— begin Collected data —

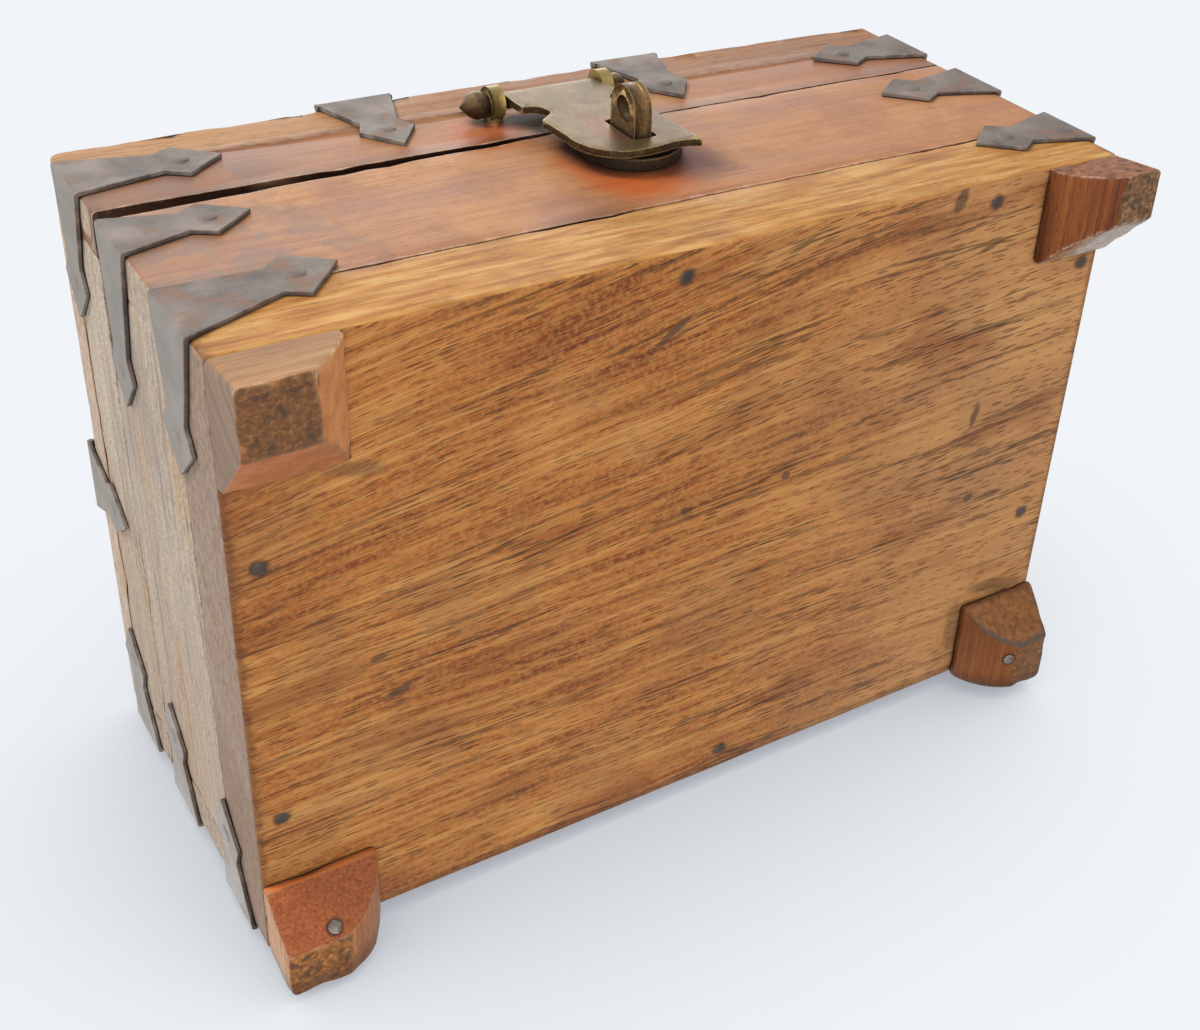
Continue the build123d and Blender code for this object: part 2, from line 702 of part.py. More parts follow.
hasp_plane = face_plane((hasp_x, front_y - hasp_front, pintle_z), (1, 0, 0))
with BuildPart() as hasp:
    with BuildSketch(hasp_plane):
        with BuildLine():
            for side in (-1, 1):
                ear_end = lean(side * hasp_half, hasp_ear_end)
                waist = lean(side * hasp_waist_half, hasp_waist)
                Polyline((0, 0), (side * hasp_top_half, 0), lean(side * hasp_half, hasp_ear), ear_end)
                ThreePointArc(ear_end, lean(side * hasp_bow_half, hasp_bow), waist)
                Line(waist, lean(side * hasp_half, hasp_shoulder))
            Line(lean(-hasp_half, hasp_shoulder), lean(-hasp_half, hasp_side))
            toe_drops = [(-hasp_half, hasp_side), *hasp_toe, (hasp_half, hasp_drop)]
            toe = [lean(x, drop) for x, drop in toe_drops]
            for first in range(0, len(hasp_toe), 2):
                ThreePointArc(*toe[first : first + 3])
            Line(lean(hasp_half, hasp_drop), lean(hasp_half, hasp_shoulder))
        make_face()
        with Locations((lug_place - hasp_x, -lug_drop)):
            RectangleRounded(
                lug_thickness + 2 * slot_side,
                2 * (lug_radius + slot_end),
                slot_corner,
                mode=Mode.SUBTRACT,
            )
    extrude(amount=hasp_thickness, dir=(0, 1, 0))
    pintle_half = eye_inner + eye_width + collar_gap
    pintle = Plane(origin=(hasp_x, pintle_y, pintle_z), z_dir=(1, 0, 0))
    with Locations(pintle):
        Cylinder(pintle_radius, 2 * pintle_half)
    with BuildSketch(face_plane((hasp_x - pintle_half, pintle_y, pintle_z), (-1, 0, 0))):
        with BuildLine():
            Polyline((bud_length, 0), (0, 0), (0, bud_neck))
            ThreePointArc((0, bud_neck), (bud_bulge, bud_radius), (bud_shoulder, bud_shoulder_radius))
            Line((bud_shoulder, bud_shoulder_radius), (bud_length, 0))
        make_face()
    revolve(axis=Axis((hasp_x, pintle_y, pintle_z), (1, 0, 0)))
    with Locations(pintle.offset(pintle_half + knob_seat)):
        Sphere(knob_radius)
export(hasp.part, "hasp")
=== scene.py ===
from math import exp, radians

import bmesh
import bpy
from mathutils import Euler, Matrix, Vector, geometry, noise


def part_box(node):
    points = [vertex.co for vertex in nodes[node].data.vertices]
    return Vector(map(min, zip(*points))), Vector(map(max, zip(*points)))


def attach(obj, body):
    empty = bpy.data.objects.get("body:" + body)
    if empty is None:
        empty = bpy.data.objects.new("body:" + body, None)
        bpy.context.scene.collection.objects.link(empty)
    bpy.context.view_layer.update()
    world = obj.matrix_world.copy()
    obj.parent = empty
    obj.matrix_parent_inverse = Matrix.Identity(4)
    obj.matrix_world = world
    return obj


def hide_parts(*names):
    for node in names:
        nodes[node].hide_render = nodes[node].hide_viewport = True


# Small iron-bound wooden chest with a brass hasp, dressed over its CAD frame, in metres.
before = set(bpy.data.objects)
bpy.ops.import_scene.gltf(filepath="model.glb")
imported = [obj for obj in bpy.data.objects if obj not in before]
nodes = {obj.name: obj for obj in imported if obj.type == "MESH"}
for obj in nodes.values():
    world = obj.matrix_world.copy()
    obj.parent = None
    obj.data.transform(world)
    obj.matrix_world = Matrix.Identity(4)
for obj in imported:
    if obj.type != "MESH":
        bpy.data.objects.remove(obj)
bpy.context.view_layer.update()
scene = bpy.context.scene
MM = 0.001

# Places that the marks, stains and cuts keep to, in millimetres
BOARD_END_X = 127.0
BACK_Y = 93.0
RIM_Z = 91.5
FOOT_LIP_Z = 13.0
HASP_PLATE_Y = -85.8

# --- Camera, which looks up at the chest's underside, with the front on top ------------------
lens = bpy.data.cameras.new("camera")
lens.sensor_width = 36
lens.lens = 49.562
lens.shift_x = -0.08313
lens.shift_y = -0.05292
lens.clip_start = 0.01
camera = bpy.data.objects.new("camera", lens)
camera.location = (-0.208174, -0.245864, -0.272117)
camera.rotation_euler = Euler((radians(145.1225), radians(32.8737), radians(-4.2854)))
scene.collection.objects.link(camera)
scene.camera = camera
scene.view_settings.view_transform = "Standard"


# --- Finishes ----------------------------------------------------------------------------------
def paint(red, green, blue):
    """A screen colour of 0 to 255 as the renderer's linear one."""
    shares = [channel / 255 for channel in (red, green, blue)]
    return (*[s / 12.92 if s <= 0.04045 else ((s + 0.055) / 1.055) ** 2.4 for s in shares], 1)


class Value:
    """A socket of a finish. Its operators add Math nodes."""

    def __init__(self, finish, socket):
        self.finish = finish
        self.socket = socket

    def maths(self, operation, *inputs):
        return self.finish.node("ShaderNodeMath", {"operation": operation}, inputs)

    def __add__(self, other):
        return self.maths("ADD", self, other)

    def __sub__(self, other):
        return self.maths("SUBTRACT", self, other)

    def __rsub__(self, other):
        return self.maths("SUBTRACT", other, self)

    def __mul__(self, other):
        return self.maths("MULTIPLY", self, other)

    def __truediv__(self, other):
        return self.maths("DIVIDE", self, other)

    def __abs__(self):
        return self.maths("ABSOLUTE", self)

    __radd__ = __add__
    __rmul__ = __mul__


class Finish:
    """A procedural material, built node by node, with places in millimetres."""

    def __init__(self, name):
        self.material = bpy.data.materials.new(name)
        self.material.use_nodes = True
        self.tree = self.material.node_tree
        self.shader = self.tree.nodes["Principled BSDF"]
        metres = self.node("ShaderNodeTexCoord", output="Object")
        scaling = {"operation": "SCALE"}
        self.place = self.node("ShaderNodeVectorMath", scaling, {0: metres, "Scale": 1 / MM})
        self.x, self.y, self.z = self.split(self.place)
        facing = self.node("ShaderNodeTexCoord", output="Normal")
        self.facing_x, self.facing_y, self.facing_z = self.split(facing)
        self.edge = self.node("ShaderNodeAttribute", {"attribute_name": "edge"}, output="Fac")

    def node(self, kind, settings=None, inputs=(), output=0):
        """Add a node: its settings first, then its inputs, as values or as links."""
        made = self.tree.nodes.new(kind)
        for name, value in (settings or {}).items():
            if name == "stops":
                self.set_stops(made.color_ramp.elements, value)
            else:
                setattr(made, name, value)
        pairs = inputs.items() if isinstance(inputs, dict) else enumerate(inputs)
        for key, value in pairs:
            self.feed(made.inputs[key], value)
        return Value(self, made.outputs[output])

    def feed(self, socket, value):
        if isinstance(value, Value):
            self.tree.links.new(value.socket, socket)
        else:
            socket.default_value = value

    def set_stops(self, stops, wanted):
        while len(stops) < len(wanted):
            stops.new(0.5)
        for stop, (at, colour) in zip(stops, wanted):
            stop.position = at
            stop.color = colour

    def give(self, **inputs):
        """Set or link the shader's own sockets."""
        for name, value in inputs.items():
            self.feed(self.shader.inputs[name.replace("_", " ")], value)

    def split(self, vector):
        made = self.node("ShaderNodeSeparateXYZ", inputs=[vector])
        return [Value(self, output) for output in made.socket.node.outputs]

    def join(self, x, y, z):
        return self.node("ShaderNodeCombineXYZ", inputs=[x, y, z])

    def away_from(self, middle):
        """The distance to a place, in millimetres."""
        settings = {"operation": "DISTANCE"}
        return self.node("ShaderNodeVectorMath", settings, [self.place, middle], "Value")

    def noise(self, vector, scale=1.0, detail=3.0, roughness=0.55):
        inputs = {"Vector": vector, "Scale": scale, "Detail": detail, "Roughness": roughness}
        return self.node("ShaderNodeTexNoise", inputs=inputs)

    def cloudy(self, scale, detail=3.0, roughness=0.55):
        """Noise in every direction, with a scale of so many features a millimetre."""
        return self.noise(self.place, scale, detail, roughness)

    def ease(self, value, low, high, start=0.0, end=1.0):
        """Bring a value smoothly from start at low to end at high, and hold it beyond them."""
        settings = {"interpolation_type": "SMOOTHSTEP"}
        return self.node("ShaderNodeMapRange", settings, [value, low, high, start, end])

    def ramp(self, value, *stops):
        return self.node("ShaderNodeValToRGB", {"stops": stops}, [value])

    def mix(self, share, first, second):
        settings = {"data_type": "RGBA", "blend_type": "MIX"}
        return self.node("ShaderNodeMix", settings, {0: share, 6: first, 7: second}, 2)

    def hollows(self, reach):
        """1 in the open, falling towards 0 in corners and under what stands close. The finishes
        paint shade with it.
        """
        inputs = {"Distance": reach * MM}
        return self.node("ShaderNodeAmbientOcclusion", {"samples": 8}, inputs, "AO")

    def bump(self, height, distance):
        inputs = {"Height": height, "Distance": distance * MM, "Strength": 1.0}
        return self.node("ShaderNodeBump", inputs=inputs)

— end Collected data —

The problem: Nothing outside the span should appear: copy exactly from the line with "obj.matrix_world = world" through the line with "obj.data.transform(world)".

Result of this exercise:
    obj.matrix_world = world
    return obj


def hide_parts(*names):
    for node in names:
        nodes[node].hide_render = nodes[node].hide_viewport = True


# Small iron-bound wooden chest with a brass hasp, dressed over its CAD frame, in metres.
before = set(bpy.data.objects)
bpy.ops.import_scene.gltf(filepath="model.glb")
imported = [obj for obj in bpy.data.objects if obj not in before]
nodes = {obj.name: obj for obj in imported if obj.type == "MESH"}
for obj in nodes.values():
    world = obj.matrix_world.copy()
    obj.parent = None
    obj.data.transform(world)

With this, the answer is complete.